In one of my newsletters I open up a man's mind and dig deep exposing how a man he can feel like he's in love with a woman he's never been intimate with in any way.
Part of that is in his head, sure, but it also proves just how much a man needs to feel and experience before LOVE or the EMOTIONAL ATTRACTION happens.
And a pure physical one is NEVER enough to make that happen by any far stretch of the imagination.
Men are definitely NOT only attracted to looks or a sexy body.
I suppose you'll have to trust that I'm not writing this to be "nice". In reality I'm not THAT much of a nice guy anyways.
I'm not doing it to make the women I don't find sexually appealing FEEL better about themselves and give them the confidence they can still find a man despite feeling unattractive.
This is NOT a pep talk. I have plenty of those and sometimes I quite good at giving them.
The reality of my world is that I see lots of couples. Some are happy. Some are not. Some will stay together forever. Some will fall apart in less than a month. Some will drag out a relationship ten years past its expiration date. Some will stick around happy to be miserable together as they annoy each other to extreme every chance they get.
I find PEOPLE are amazing creatures. A beautiful blend of imperfections. Complex yet simple. Predictable in many ways while unpredictable in other ways.
BUT I do NOT look around and see that many ATTRACTIVE people (men and women) and even less that trigger my instinctual "birth given" physical attraction towards them.
That's MY reality. Maybe we live in the same one and you agree with me - maybe we don't and you'll fight me every step of the way.
With that bold statement - it's clear to me that looks, supposed and certainly biased attractiveness one see in another, can NEVER be the deciding factor that brings two people together.
Physical attractiveness is fleeting and clearly doesn't withstand the test of time. Our bodies literally fall apart as we age.
Physical attraction is unreliable, unpredictable, and far from something most would agree on with certainty.
EMOTIONS are not fleeting. They mature with age. They grow as we grow.
They are reliable to happen in a most predictable way for any non-sociopath, or relatively sane person.
Our emotions DRIVE us and they're easily detectable AND we all tend to agree on what they are without question too.
Making THEM the clear deciding element which brings people together be that man on man, woman on man, woman on woman, or whatever on whatever.
Back to men.
The emotional connection can build a physical attraction. A man can become more physically attracted to a woman once an emotional connection is made.
Imagine it's the same as how a little spark can grow into a raging fire when the conditions are set AND the right material is being used and ignited.
This ignition or process is commonly called CHEMISTRY.
The material used is communication.
The right way is attractive communication which challenges a man and triggers his emotional connection so the bonding (or fire starting stage) can build and rage on.
When a man experiences a physical attraction a certain pattern emerges in his brain which sets up the hormones to release and he FEELS every bit of it.
This powerful surge can not be kept up and needs to be replaced with something that can last longer. The body can not produce them indefinitely causing the man to look elsewhere for a more reliable source of the human made drug that make him feel good...

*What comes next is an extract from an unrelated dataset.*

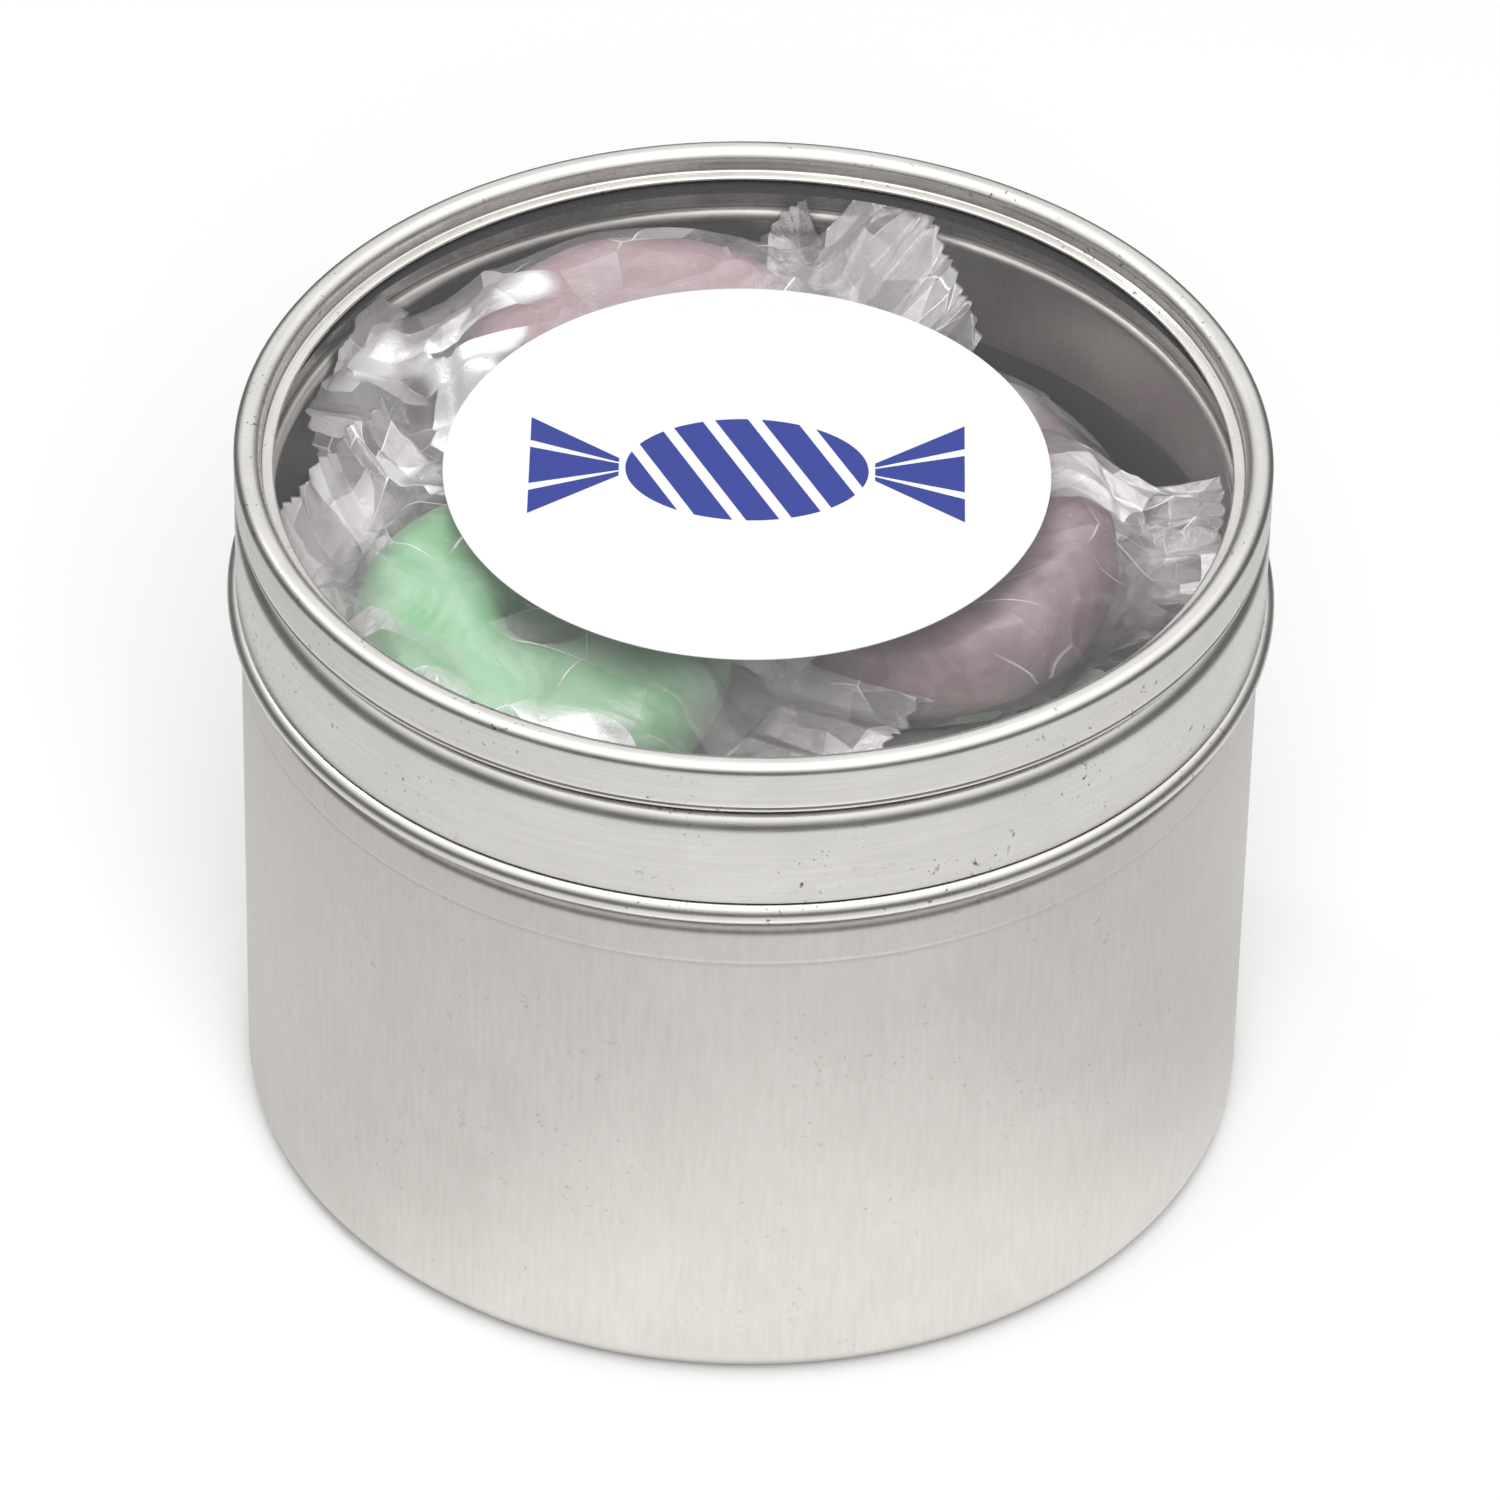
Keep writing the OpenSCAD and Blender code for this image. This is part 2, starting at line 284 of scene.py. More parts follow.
def calculated(tree, operation, a, b=None, **settings):
    """The result of a Math node. Each of its one or two values is a number or a socket."""
    values = {0: a} if b is None else {0: a, 1: b}
    return node(tree, "ShaderNodeMath", values, operation=operation, **settings).outputs[0]


def noise(tree, inputs):
    return node(tree, "ShaderNodeTexNoise", inputs).outputs


def plate_grain():
    """Shade and height of worn tinplate: fine grain one way, soft clouds and a few dark nicks."""
    made = bpy.data.node_groups.new("plate_grain", "ShaderNodeTree")
    for name in ("Across", "Along", "Rings", "Clouds", "Nicks"):
        made.interface.new_socket(name, in_out="INPUT", socket_type="NodeSocketFloat")
    for name in ("Shade", "Height", "Nick"):
        made.interface.new_socket(name, in_out="OUTPUT", socket_type="NodeSocketFloat")
    given = node(made, "NodeGroupInput").outputs
    place = node(made, "ShaderNodeTexCoord").outputs["Object"]
    x, y, z = node(made, "ShaderNodeSeparateXYZ", {0: place}).outputs
    flat_place = node(made, "ShaderNodeCombineXYZ", {"X": x, "Y": y}).outputs[0]
    radius = node(made, "ShaderNodeVectorMath", {0: flat_place}, operation="LENGTH").outputs["Value"]

    # Up the wall the grain is long in z; round the lid it is long in x and y, with the radius added to z.
    rise = calculated(made, "ADD", z, calculated(made, "MULTIPLY", radius, given["Rings"]))
    sideways = blend(made, given["Rings"], given["Across"], given["Along"])
    upward = blend(made, given["Rings"], given["Along"], given["Across"])
    streak = node(made, "ShaderNodeCombineXYZ", {
        "X": calculated(made, "MULTIPLY", x, sideways),
        "Y": calculated(made, "MULTIPLY", y, sideways),
        "Z": calculated(made, "MULTIPLY", rise, upward),
    }).outputs[0]
    grain = noise(made, {"Vector": streak, "Scale": 1.0, "Detail": 4.0, "Roughness": 0.65})["Fac"]
    clouds = noise(made, {"Vector": place, "Scale": given["Clouds"], "Detail": 3.0, "Roughness": 0.6})["Fac"]

    specks = noise(made, {"Vector": place, "Scale": 1900.0, "Detail": 2.0, "Roughness": 0.7})["Fac"]
    patches = noise(made, {"Vector": place, "Scale": 150.0, "Detail": 2.0})["Fac"]
    few = calculated(made, "MULTIPLY", ramp(made, specks, 0.64, 0.70), ramp(made, patches, 0.48, 0.60))
    node(made, "NodeGroupOutput", {
        "Shade": blend(made, 0.45, grain, clouds),
        "Height": grain,
        "Nick": calculated(made, "MULTIPLY", few, given["Nicks"]),
    })
    return made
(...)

Hence the search for an emotional connection which feels similar and makes him believe it's all happening in a way which tells him - it's BEYOND HIS CONTROL.
THIS is my little PEP talk.
As stated above - physical attraction is unreliable and unpredictable.
Pure physical attraction can not withstand the test of time and ANY relationship entered on those terms alone are the most likely to fail.
Lots of chemistry and pure physical interactions burn out quickly because the right material is not used to kindle and stoke the fire so it can burn forever.
Once the fuel runs out, so does the fire. I think most would agree on that.
Chemistry alone doesn't work. Physical attraction alone doesn't work. Both used together often EXPLODES leaving nothing behind to continue the burn.
This is GREAT news because relationships and commitments require something which is more reliable AND that something is a skill of communication which CAN be learned therefore making them both a controllable burn - so to speak.
Here's the part which gets me in trouble.
Men are NOT good at learning the skill of emotional connection.
Their brains are certainly equipped to handle the job but most either refuse to learn it, don't know how to learn it, and are less willing to accept help finding a relationship or acquiring an exclusive commitment.
You'll find them looking in the wrong direction all too often and relying on their physical attraction to guide them even further down the wrong path.
All this simply means - you'll RARELY find a guy who knows how its done and is capable of making it happen. Something you have probably experienced many times in your life as you watch a guy get scared and run from the relationship (or "accidentally" destroy its likelihood to happen just before it does) leaving you scratching your head as you wonder what just happened - was it something YOU did - or was it HIM or men in general.
This leads me to believe IF you want this emotional connection to happen between you and a man - YOU have to find a way to trigger it yourself.
You can not WAIT for the right man who knows how to do the right thing to make it happen.
Yes - he has his part in all of it too. HIS responsibility is equal but just a little different but that's neither here nor there.
I believe this:
It's the sole responsibility of the communicator to get their point across to another person.
If you want to say something and have it perceived in the way you intend it to be taken - that makes it entirely up to you to get your point across in the most effective way.
The inevitable conclusion...
Physical attraction is triggered in a man and it's something he has no control over - by sight, it either happens or not.
Attractiveness is subjective and is rarely a reliable source to determine if it will trigger a man's attraction.
Emotional attraction is also triggered (through communication of many types) but tends to last longer because it is based on how one connects emotionally with another person.
It is my belief and something I've attempted to prove today that men are not just attracted to how a woman looks or a sexy body. Sure it happens but it's never enough or reliable or something which can easily be predicted to happen.
For a complete "attraction" to be triggered, emotionally and physically, ALL senses must be used and sight alone is never enough for that to happen.
You have every right and I will encourage any discussion to prove me wrong as long as we learn something and it is done intelligently.